The huge $1.5 trillion tax cut passed under Trump in 2017 did not produce huge numbers of new jobs or help his base. It created more wealth for the rich. To cover the cost of public investments which produce good paying jobs and grow the economy and to reduce deficits, tax revenues need to be increased—but not on  households with incomes below $400,000 under Biden’s plan. Bidenomics targets the  super rich and the big corporations. They are not paying their fair share. CEOs of a Fortune 500 Company typically pay a smaller percentage of their incomes for taxes than their secretaries and security guards. This is not right. Under Bidenomics the super rich and the big corporations would pay their fair share producing funds to reduce the deficit and to encourage economic growth and fund important new initiatives like subsidies to fund childcare and affordable housing.

  • Bidenomics is also about strengthening labor unions and giving the average working class American more power. Trickle Down Economics is all about keeping wages low, profits high. It has done and will do little to help the average worker.

The best thing about the speech for me was the mantra Biden used many times in his speech: Bidenomics expands the economy “from the middle out and from the bottom up,” not from the top down!

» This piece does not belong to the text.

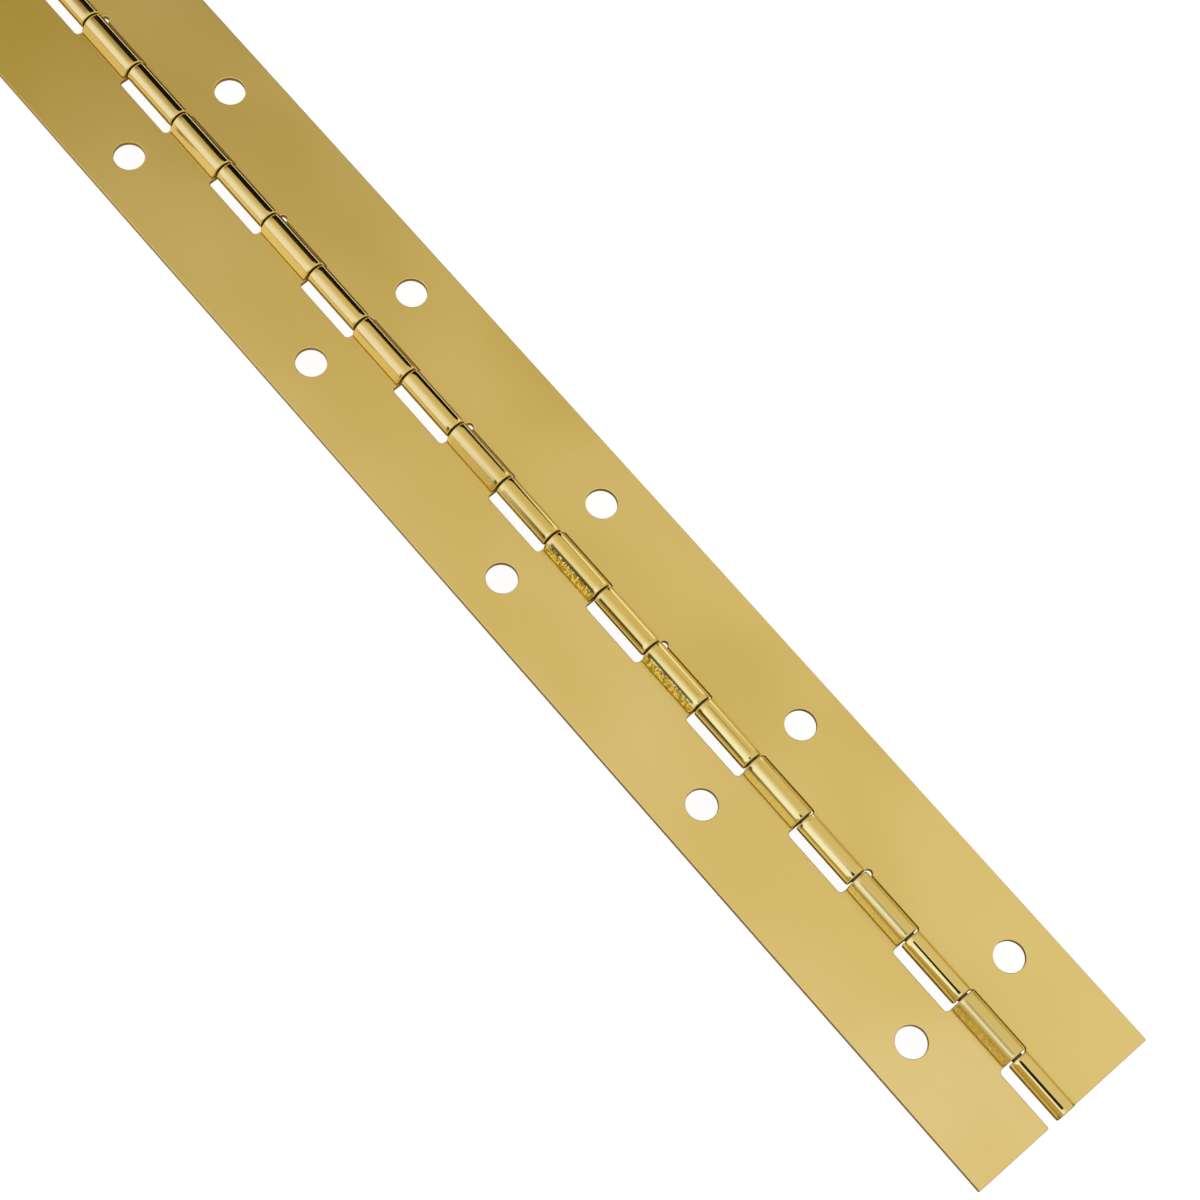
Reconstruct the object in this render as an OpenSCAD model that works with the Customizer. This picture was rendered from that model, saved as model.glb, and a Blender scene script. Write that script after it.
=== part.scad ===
// Continuous (piano) hinge, open flat, barrel side up.
// +X runs along the pin, +Y points to the fixed leaf, +Z is the side the barrel stands proud on.
// The undersides of both leaves and the bottom of the barrel lie on z = 0; units are millimetres.

/* [Leaves] */
// catalogue length along the pin, before the ends are trimmed
catalogue_length = 304.8; // [101.6:101.6:609.6]
// metal taken off each end when the hinge is cut from a longer strip
end_trim = 1.2; // [0:0.1:2]
// width across both leaves when open flat
open_width = 38.1; // [32:0.1:60]
// thickness of the sheet both leaves are rolled from
sheet_t = 0.95; // [0.7:0.05:1.2]
// radius of the corners where a notch meets a knuckle tab
notch_corner_r = 0.7; // [0.3:0.1:0.8]
// distance from the pin axis to the notch edge of the fixed leaf
fixed_notch_y = 2.7; // [2.6:0.05:3.5]
// distance from the pin axis to the notch edge of the swing leaf
swing_notch_y = 3.45; // [3:0.05:4.5]

/* [Knuckles] */
// length of one knuckle along the pin, gap included
knuckle_pitch = 12.7; // [12.7, 25.4]
// gap between two neighbouring knuckles
knuckle_gap = 0.35; // [0.1:0.05:0.4]
// outside diameter of the barrel
barrel_d = 4; // [3.8:0.1:5]
// lean of the straight end of the fixed leaf's rolled sheet, in degrees from upright
fixed_curl_lean = 10; // [5:1:20]
// lean of the straight end of the swing leaf's rolled sheet, in degrees from upright
swing_curl_lean = 26; // [15:1:30]
// gap between the end of the rolled sheet and the face of its leaf
curl_seam = 0.05; // [0.03:0.01:0.1]

/* [Pin] */
// radial clearance between the pin and the knuckle bores
pin_clearance = 0.05; // [0.03:0.01:0.1]
// how far each end of the pin stays back from the end of the barrel
pin_inset = 0.1; // [0:0.05:0.5]
// chamfer on each end of the pin
pin_chamfer = 0.15; // [0.05:0.05:0.3]

/* [Screw holes] */
// diameter of the screw holes, a medium clearance hole for M5
hole_d = 5.5; // [4:0.1:6]
// distance from the pin axis to each row of holes
hole_row_y = 11.1; // [9:0.1:13]
// spacing of the holes along each row
hole_pitch = 50.8; // [50.8, 101.6]

/* [Hidden] */
$fn = 72;
cut_over = 1;
// the straight end of the roll starts a little inside the rolled part and is a hair thinner
hair = 0.01;
curl_overlap = 0.1;
barrel_r = barrel_d / 2;
bore_r = barrel_r - sheet_t;
pin_r = bore_r - pin_clearance;
leaf_w = open_width / 2;
knuckle_count = round(catalogue_length / knuckle_pitch);
hole_count = round(catalogue_length / hole_pitch);
hinge_length = catalogue_length - 2 * end_trim;
// the feed mark of the press tool: a small round bite repeated every fourth knuckle
feed_mark_step = 4;
feed_mark_r = 0.7;
feed_mark_reach = 0.5;

// middle of knuckle k along the pin, counted from the +X end
function knuckle_x(k) = catalogue_length / 2 - (k + 0.5) * knuckle_pitch;

// ends of knuckle k along the pin: half a gap short of its neighbours, trimmed at the hinge's ends
function knuckle_low(k) =
    knuckle_x(k) - knuckle_pitch / 2 + (k == knuckle_count - 1 ? end_trim : knuckle_gap / 2);
function knuckle_high(k) =
    knuckle_x(k) + knuckle_pitch / 2 - (k == 0 ? end_trim : knuckle_gap / 2);

// middle of hole k along the row, counted from the +X end
function hole_x(k) = catalogue_length / 2 - (k + 0.5) * hole_pitch;

// length of the straight end of the roll, from the barrel circle to just above the leaf
function curl_run(lean) = (barrel_r + bore_r * sin(lean) - sheet_t - curl_seam) / cos(lean);

// the rolled part of one knuckle: from the tab's edge under the pin, round and back down
module roll(k, lean) {
    length = knuckle_high(k) - knuckle_low(k);
    translate([knuckle_low(k), 0, barrel_r])
        rotate([90, 0, 90]) {
            rotate(-90)
                rotate_extrude(angle = lean - 270)
                    translate([bore_r, 0])
                        square([sheet_t, length]);
            rotate(lean)
                translate([bore_r + hair, -curl_run(lean), 0])
                    cube([sheet_t - 2 * hair, curl_run(lean) + curl_overlap, length]);
        }
}

// plan of one notch: rounded inner corners, run out past the pin axis and past the hinge's ends
module notch_plan(k, notch_y) {
    at_plus_end = k == 0;
    at_minus_end = k == knuckle_count - 1;
    x_low = at_minus_end ? -hinge_length / 2 - cut_over : knuckle_high(k + 1);
    x_high = at_plus_end ? hinge_length / 2 + cut_over : knuckle_low(k - 1);
    low_r = at_minus_end ? 0 : notch_corner_r;
    high_r = at_plus_end ? 0 : notch_corner_r;
    translate([x_low, -cut_over])
        square([x_high - x_low, notch_y - notch_corner_r + cut_over]);
    translate([x_low + low_r, -cut_over])
        square([x_high - x_low - low_r - high_r, notch_y + cut_over]);
    if (low_r > 0)
        translate([x_low + low_r, notch_y - low_r])
            circle(r = low_r);
    if (high_r > 0)
        translate([x_high - high_r, notch_y - high_r])
            circle(r = high_r);
}

// the small round bite the press tool leaves beside every fourth knuckle
module feed_mark(k, notch_y) {
    translate([knuckle_high(k + 1) + feed_mark_r, notch_y + feed_mark_reach - feed_mark_r])
        circle(r = feed_mark_r);
}

// plan of one leaf on the +Y side: the flat sheet with its tabs running in to the pin axis;
// first = 0 when the leaf owns the knuckle at the +X end, 1 when it owns the next one
module leaf_plan(first, notch_y, feed_marks) {
    difference() {
        translate([-hinge_length / 2, 0])
            square([hinge_length, leaf_w]);
        for (k = [1 - first : 2 : knuckle_count - 1])
            notch_plan(k, notch_y);
        if (feed_marks)
            for (k = [feed_mark_step - 1 : feed_mark_step : knuckle_count - 2])
                feed_mark(k, notch_y);
        for (k = [0 : hole_count - 1])
            translate([hole_x(k), hole_row_y])
                circle(d = hole_d);
    }
}

// one whole leaf on the +Y side
module leaf(first, notch_y, lean, feed_marks) {
    linear_extrude(height = sheet_t)
        leaf_plan(first, notch_y, feed_marks);
    for (k = [first : 2 : knuckle_count - 1])
        roll(k, lean);
}

module leaf_fixed() {
    color([0.78, 0.66, 0.38])
        leaf(0, fixed_notch_y, fixed_curl_lean, true);
}

module leaf_swing() {
    color([0.82, 0.70, 0.42])
        mirror([0, 1, 0])
            leaf(1, swing_notch_y, swing_curl_lean, false);
}

module hinge_pin() {
    length = hinge_length - 2 * pin_inset;
    color([0.55, 0.53, 0.50])
        translate([-length / 2, 0, barrel_r])
            rotate([0, 90, 0]) {
                translate([0, 0, pin_chamfer])
                    cylinder(r = pin_r, h = length - 2 * pin_chamfer);
                cylinder(r1 = pin_r - pin_chamfer, r2 = pin_r, h = pin_chamfer);
                translate([0, 0, length - pin_chamfer])
                    cylinder(r1 = pin_r, r2 = pin_r - pin_chamfer, h = pin_chamfer);
            }
}

leaf_fixed();
leaf_swing();
hinge_pin();
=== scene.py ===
import math

import bpy
import numpy as np
from mathutils import Matrix, Vector
from mathutils.geometry import delaunay_2d_cdt


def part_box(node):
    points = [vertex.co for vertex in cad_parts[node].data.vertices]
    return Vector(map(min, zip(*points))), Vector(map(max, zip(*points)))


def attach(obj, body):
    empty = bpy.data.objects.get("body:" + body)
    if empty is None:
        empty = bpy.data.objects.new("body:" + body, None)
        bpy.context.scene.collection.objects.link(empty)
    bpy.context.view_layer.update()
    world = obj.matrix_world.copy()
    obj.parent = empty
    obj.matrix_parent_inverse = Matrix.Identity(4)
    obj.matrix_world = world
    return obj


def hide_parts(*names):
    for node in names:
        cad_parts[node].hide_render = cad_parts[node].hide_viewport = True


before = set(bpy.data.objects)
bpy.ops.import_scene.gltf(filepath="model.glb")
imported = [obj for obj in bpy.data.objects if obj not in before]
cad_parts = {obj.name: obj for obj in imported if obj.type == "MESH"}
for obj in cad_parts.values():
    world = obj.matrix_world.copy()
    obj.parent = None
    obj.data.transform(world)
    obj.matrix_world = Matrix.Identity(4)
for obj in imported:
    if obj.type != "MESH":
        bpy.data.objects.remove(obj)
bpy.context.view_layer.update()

# ---------------------------------------------------------------- sizes, in millimetres
MM = 0.001
lo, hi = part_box("leaf_fixed")
HALF_LENGTH = hi[0] / MM
LEAF_WIDTH = hi[1] / MM
LEAF_CORNER_R = 0.25

# the sheet and the roll
SHEET_T = 0.95
BARREL_R = 2.0
BORE_R = BARREL_R - SHEET_T
MEAN_R = (BARREL_R + BORE_R) / 2
SEAM = 0.05
ARC_STEP = math.radians(5)

# the knuckles: number 0 is at the +X end, and each leaf owns every other one
KNUCKLES = 24
PITCH = 12.7
GAP = 0.35
HALF_STRIP = KNUCKLES * PITCH / 2
TAB_CORNER_R = 0.6

# the notches between the tabs, and the press tool's feed mark in every fourth knuckle's corner
FIXED_NOTCH_Y = 2.7
SWING_NOTCH_Y = 3.45
NOTCH_CORNER_R = 0.7
FEED_STEP = 4
FEED_R = 0.7
FEED_REACH = 0.5

# the screw holes
HOLES = 6
HOLE_PITCH = 50.8
HOLE_ROW_Y = 11.1
HOLE_R = 2.75
HOLE_SIDES = 72

# rounding of the sheared edges, and how far it takes to change on the way into the roll
TOP_EDGE_R = 0.18
UNDER_EDGE_R = 0.06
KNUCKLE_EDGE_R = 0.24
ROLL_BLEND = 1.2

# the press leaves each roll a little oval, and drawn in at its ends
OVAL = 0.03
CROWN = 0.035
CROWN_REACH = 1.0

# the pin
PIN_R = 1.0
PIN_HALF = HALF_LENGTH - 0.1
PIN_SIDES = 48


def knuckle_x(k):
    return HALF_STRIP - (k + 0.5) * PITCH


def knuckle_low(k):
    return max(knuckle_x(k) - PITCH / 2 + GAP / 2, -HALF_LENGTH)


def knuckle_high(k):
    return min(knuckle_x(k) + PITCH / 2 - GAP / 2, HALF_LENGTH)


def hole_x(h):
    return HALF_STRIP - (h + 0.5) * HOLE_PITCH


def curl_turn(lean):
    """How far the sheet turns before the straight end of the roll."""
    return math.radians(270) - lean


def curl_run(lean):
    """Length of the straight end of the roll, down to the seam above the leaf."""
    return (BARREL_R + BORE_R * math.sin(lean) - SHEET_T - SEAM) / math.cos(lean)


def curl_end(lean):
    """The tab's end on the flat blank: the rolled length and the straight end, beyond v = 0."""
    return -MEAN_R * curl_turn(lean) - curl_run(lean)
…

Biden did not talk much about inflation, which, of course, has been the huge downside to the post covid, economic recovery made in the last two years. Inflation, however, has started to go down, now averaging around 4.5%, but it still has a long way to go to get to the Fed target of 2-3%.

Will Biden’s populist message make a difference to white people without a college degree and to many in the white working class who have moved into the Trump camp? Doubtful. For the time being the Republicans seem to have abandoned any serious talk about the economy—except to harp on inflation, balancing the budget, and reducing the deficit. Their focus is on divisive social issues—anti woke, anti LGBTQ, anti-trans, anti-abortion, anti-affirmative action, anti-books that talk about racism or sexuality, anti-climate change initiatives, anti immigration, and anti-essentially all progressive programs. Scariest of all is the autocratic leaning of the  Republican party. In 2024 democracy itself may be at risk.

While it is not a sure thing that Trump will be Biden’s opponent—he could be in jail by the election—the other contenders are not a whole lot better, and some like DeSantis are even scarier.

But the “build the economy from the middle out and the bottom up ”is a great slogan and a good start, and Bidenomics is surely a better direction than another round of Trickle Down. Way to go, Joe!

2 thoughts on “Back to Politics: Bidenomics

  1. May I quote you?
    I had chosen to talk to my French group on “Has party politics run its course in the UK”? And I find I’ll be singing from the same hymn sheet as you!

  2. More jobs have been created so far under President Biden (over 13 million) than under the last three Republican presidents combined – and more than any president has created in an entire 4-year term.

    Only Bill Clinton saw more jobs created when he was president, but it took place over two terms in office.